Reading data into a dataframe
Let’s combine monthly data from two CSV files:
url_prefix <- "https://raw.githubusercontent.com/coderefinery/data-visualization-python/main/data/"
data_tromso <- read.csv(paste0(url_prefix, "tromso-monthly.csv"))
data_oslo <- read.csv(paste0(url_prefix, "oslo-monthly.csv"))
data_monthly <- rbind(data_tromso, data_oslo)
# view combined data
data_monthly
Fixing date format:
data_monthly$date <- as.Date(paste0("01.", data_monthly$date), format="%d.%m.%Y")
What is in a dataframe?
Dataframes contain rows and columns:
Explore interactively in R:
head(data_monthly)
tail(data_monthly)
names(data_monthly)
str(data_monthly)
dim(data_monthly)
data_monthly$max.temperature
summary(data_monthly$max.temperature)
max(data_monthly$max.temperature)
subset(data_monthly, max.temperature > 20)
Where to learn more about dataframes in R
Plotting the data
Simple plot:
library(ggplot2)
ggplot(data_monthly, aes(x = date, y = precipitation, fill = name)) +
geom_bar(stat = "identity", position = "dodge")
Improve temporal axis:
ggplot(data_monthly, aes(x = date, y = precipitation, fill = name)) +
geom_bar(stat = "identity", position = "dodge") +
scale_x_date(date_labels = "%Y-%m")
Plot side-by-side panels:
ggplot(data_monthly, aes(x = date, y = precipitation, fill = name)) +
geom_bar(stat = "identity") +
facet_wrap(~name)
Stacked bars:
ggplot(data_monthly, aes(x = date, y = precipitation, fill = name)) +
geom_bar(stat = "identity")
Temperature range area plot:
ggplot(data_monthly, aes(x = date, ymin = min.temperature, ymax = max.temperature, fill = name)) +
geom_ribbon(alpha = 0.5)
Exercise: Using visual channels to re-arrange plots
Switch axes:
ggplot(data_monthly, aes(y = date, x = precipitation, fill = name)) +
geom_bar(stat = "identity") + facet_wrap(~name)
Change axis title:
ggplot(data_monthly, aes(y = date, x = precipitation, fill = name)) +
geom_bar(stat = "identity") + facet_wrap(~name) +
labs(x = "Precipitation (mm)")
Side-by-side temperature plots:
ggplot(data_monthly, aes(x = date, ymin = min.temperature, ymax = max.temperature)) +
geom_ribbon(alpha = 0.5) + facet_wrap(~name)

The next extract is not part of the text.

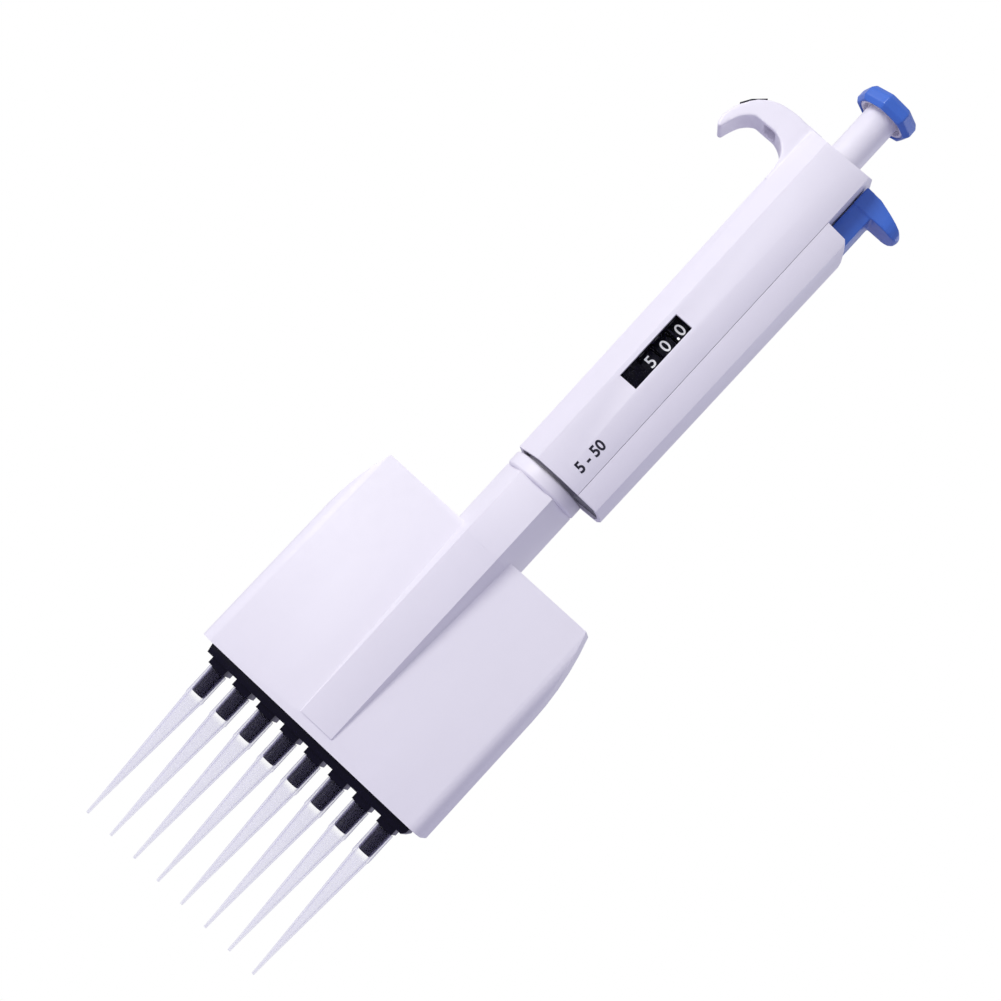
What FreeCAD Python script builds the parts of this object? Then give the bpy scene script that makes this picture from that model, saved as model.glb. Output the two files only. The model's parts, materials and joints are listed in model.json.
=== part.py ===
import FreeCAD, Part
import math
import os
import Sketcher

# Eight-channel air-displacement pipette.  Millimetres, +Z up along the plunger axis, X along the
# row of tips, -Y is the side with the volume window.  The origin is on the axis at the tip ends.

CHANNELS = 8
SHELL_WALL = 1.3

SIZES = {
    "pitch": 9.0,
    # disposable tips and the cones that carry them
    "tip_top": 51.9, "tip_rim": 2.95, "tip_seat": 43.6, "tip_body": 2.66, "tip_body_top": 41.3,
    "nozzle": 0.62, "nozzle_top": 5.0, "tip_end": 0.45, "tip_wall": 0.54, "nozzle_wall": 0.24,
    "tip_bead": 0.12, "cone_low": 2.2, "cone_high": 2.38, "tip_gap": 0.05, "air_bore": 0.6,
    "cone_plug": 2.6,
    # ejector bar below the manifold
    "bar_half": 36.9, "bar_deep": 6.0, "bar_low": 54.3, "bar_top": 57.9, "tooth_low": 52.3,
    "tooth_half": 2.8, "tooth_deep": 4.8, "bar_hole": 2.7,
    # manifold housing
    "man_half": 40.5, "man_low": 57.1, "man_bend": 100.0, "man_top": 127.4, "man_shoulder": 36.2,
    "man_deep": 9.0, "man_deep_top": 5.2, "man_edge": 4.0, "man_wall": 1.8, "man_cover": 7.2,
    "neck_corner": 11.6, "neck_top": 147.5,
    "neck_bore": 7.6, "ridge_half": 5.6, "ridge_high": 0.3, "ridge_rise": 3.0, "cover_screw_x": 36.6,
    "cover_screw_low": 68.0, "cover_screw_high": 106.0,
    # cylinder block, seals and pistons
    "block_low": 58.9, "block_top": 85.0, "block_half": 38.3, "block_deep": 5.4, "block_back": 7.1,
    "plug_top": 61.7,
    "piston": 1.25, "cylinder": 1.55, "seal_depth": 1.2, "seal_pocket": 2.4, "seal_wire": 0.5,
    "plate_thick": 2.0, "plate_half": 33.6, "plate_deep": 5.3, "plate_screw_y": 3.0,
    "piston_low": 75.0, "piston_head": 2.0,
    "carriage_low": 106.5, "carriage_top": 111.5, "carriage_deep": 3.9, "guide_x": 18.0,
    "guide_rod": 1.5, "guide_depth": 8.0, "run_gap": 0.35,
    # ejector frame inside the manifold
    "push_x": 35.2, "push_rod": 0.8, "yoke_low": 118.8, "yoke_top": 121.3, "yoke_deep": 3.3,
    "sleeve_out": 6.6, "sleeve_in": 5.0, "sleeve_top": 175.4,
    # collar and bearing between manifold and handle
    "collar": 11.6, "collar_top": 152.0, "stub_out": 8.2, "stub_in": 7.2, "stub_top": 161.2,
    "plate_low": 153.5, "plate_high": 157.3, "fit_gap": 0.05, "nut_low": 157.6, "nut_out": 9.7,
    # handle section, given at its lower end and widened by the taper at its upper end
    "grip_low": 152.7, "grip_top": 272.3, "grip_taper": 1.05, "roof_thick": 4.4, "facet": 4.2,
    "front": 14.5, "left_side": 11.5, "left_turn": 5.0, "seam": 10.4, "seam_gap": 0.12,
    "right_corner": 16.8, "right_deep": 10.0, "right_side": 18.0, "right_turn": 3.0,
    "side_top": 253.4, "web": 1.4, "web_low": 216.7, "web_half": 11.6, "stem_hole": 5.45,
    "crown_flat": 5.5, "crown_fall": 3.0, "screw_low": 171.3, "screw_high": 234.7, "screw_y": 8.0,
    "screw": 1.0, "screw_head": 2.0, "guide_plate": 217.7, "guide_thick": 2.0,
    # volume window and counter
    "window_half": 2.9, "window_low": 184.2, "window_top": 206.8, "lens_out": 13.9, "lens_in": 13.1,
    "drum": 9.6, "drum_bore": 4.4, "frame_bore": 3.5, "drum_low": 190.4, "drum_high": 5.6,
    "drum_gap": 0.3, "point_bar": 0.7, "end_ring": 2.4,
    # plunger and adjusting knob
    "rod": 2.0, "rod_low": 112.0, "rod_top": 182.0, "stem": 5.1, "stem_low": 240.7,
    "stem_top": 291.1, "stem_bore": 3.6, "stem_collar": 7.4, "collar_low": 247.7, "spindle": 3.0,
    "spindle_top": 269.1, "washer": 1.2, "washer_low": 246.3, "stop_nut_low": 225.9,
    "stop_nut_high": 3.4, "stop_nut_out": 5.0, "thread_pitch": 1.02, "thread_deep": 0.35,
    "knob_low": 288.3, "knob_top": 294.5, "knob_flat": 8.75, "liner_out": 7.38, "liner_in": 6.5,
    # ejector button and linkage
    "pad_left": 10.9, "pad_right": 26.7, "pad_half": 5.8, "leg_right": 17.3, "leg_half": 5.3,
    "leg_low": 240.7, "foot_low": 175.7, "foot_top": 178.4, "push_line": 14.0, "ejector_rod": 1.25,
    # finger hook
    "hook_half": 6.2, "hook_tip": 5.2, "hook_flat": 7.2, "pocket_right": 18.6, "pocket_left": 22.6,
    "pocket_half": 4.0, "label_half": 5.0,
    # springs: radius to the middle of the wire, and the wire's own radius
    "main_coil": 6.6, "main_wire": 0.6, "guide_coil": 2.4, "guide_wire": 0.3, "push_coil": 1.15,
    "push_wire": 0.2, "lever_coil": 2.1, "lever_wire": 0.35,
}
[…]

More fun with visual channels
Read daily data:
data_tromso_daily <- read.csv(paste0(url_prefix, "tromso-daily.csv"))
data_oslo_daily <- read.csv(paste0(url_prefix, "oslo-daily.csv"))

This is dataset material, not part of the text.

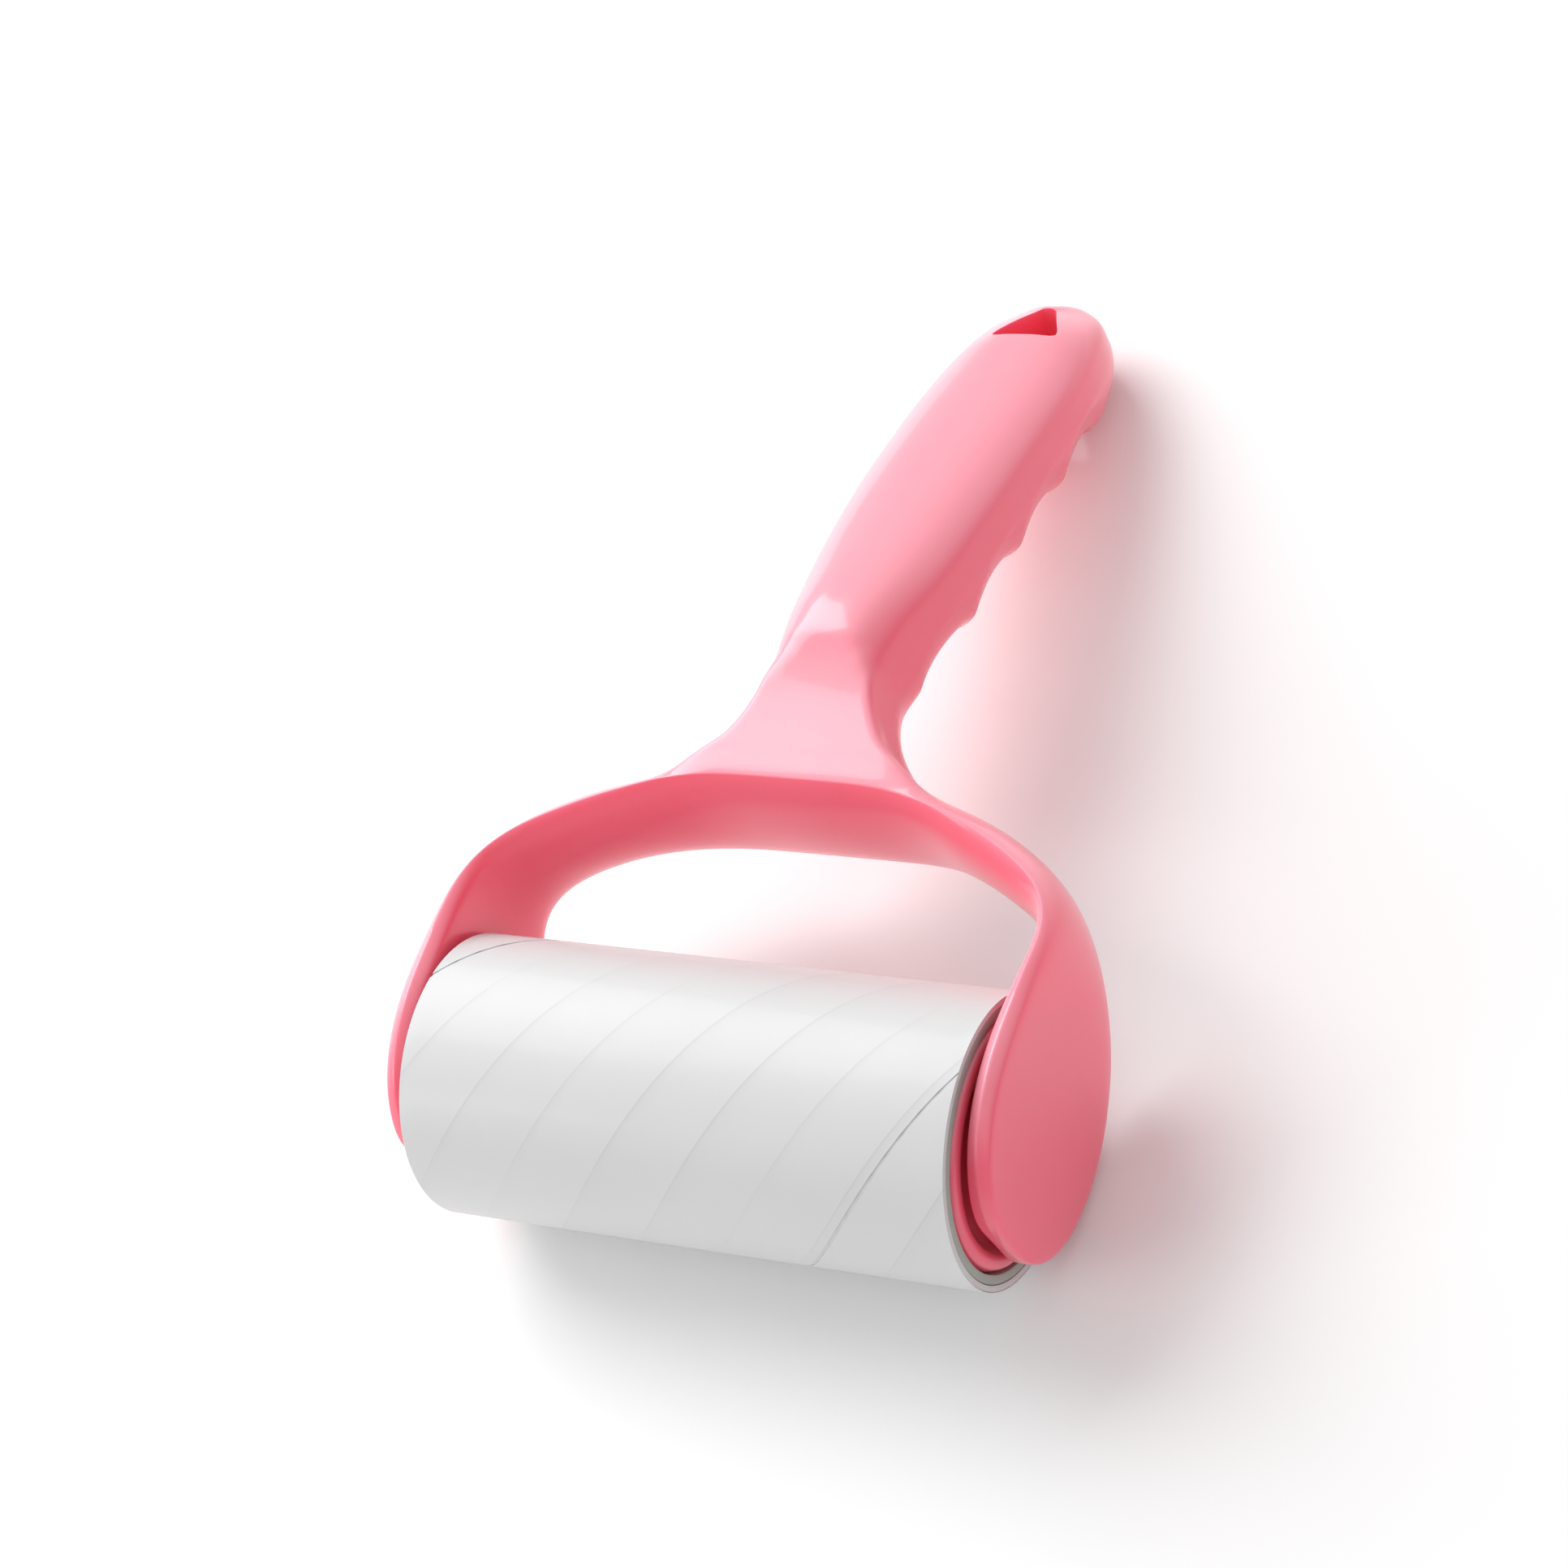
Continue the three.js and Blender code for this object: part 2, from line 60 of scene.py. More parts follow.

data_daily <- rbind(data_tromso_daily, data_oslo_daily)
data_daily$date <- as.Date(data_daily$date, format="%d.%m.%Y")
data_daily <- subset(data_daily, date > "2022-12-01" & date < "2023-05-01")
Snow depth plot:
ggplot(data_daily, aes(x = date, y = snow.depth, fill = name)) +
geom_bar(stat = "identity") + facet_wrap(~name)
Color by temperature:
ggplot(data_daily, aes(x = date, y = snow.depth, color = max.temperature)) +
geom_point() + facet_wrap(~name)
Change color scheme:
ggplot(data_daily, aes(x = date, y = snow.depth, color = max.temperature)) +
geom_point() + facet_wrap(~name) + scale_color_viridis_c(option="plasma")
Themes
# dark theme
theme_set(theme_dark())
Other themes:
theme_classic()
theme_minimal()
theme_bw()
Exercise: Anscombe’s quartet
data <- read.csv("example.csv")
ggplot(data, aes(x=x, y=y, color=dataset)) +
geom_point() + facet_wrap(~dataset)
Keypoints
Browse example galleries for inspiration.
Minimize manual post-processing.
CSV files are good for storing data for visualization.
Load data into R dataframes and plot using ggplot2.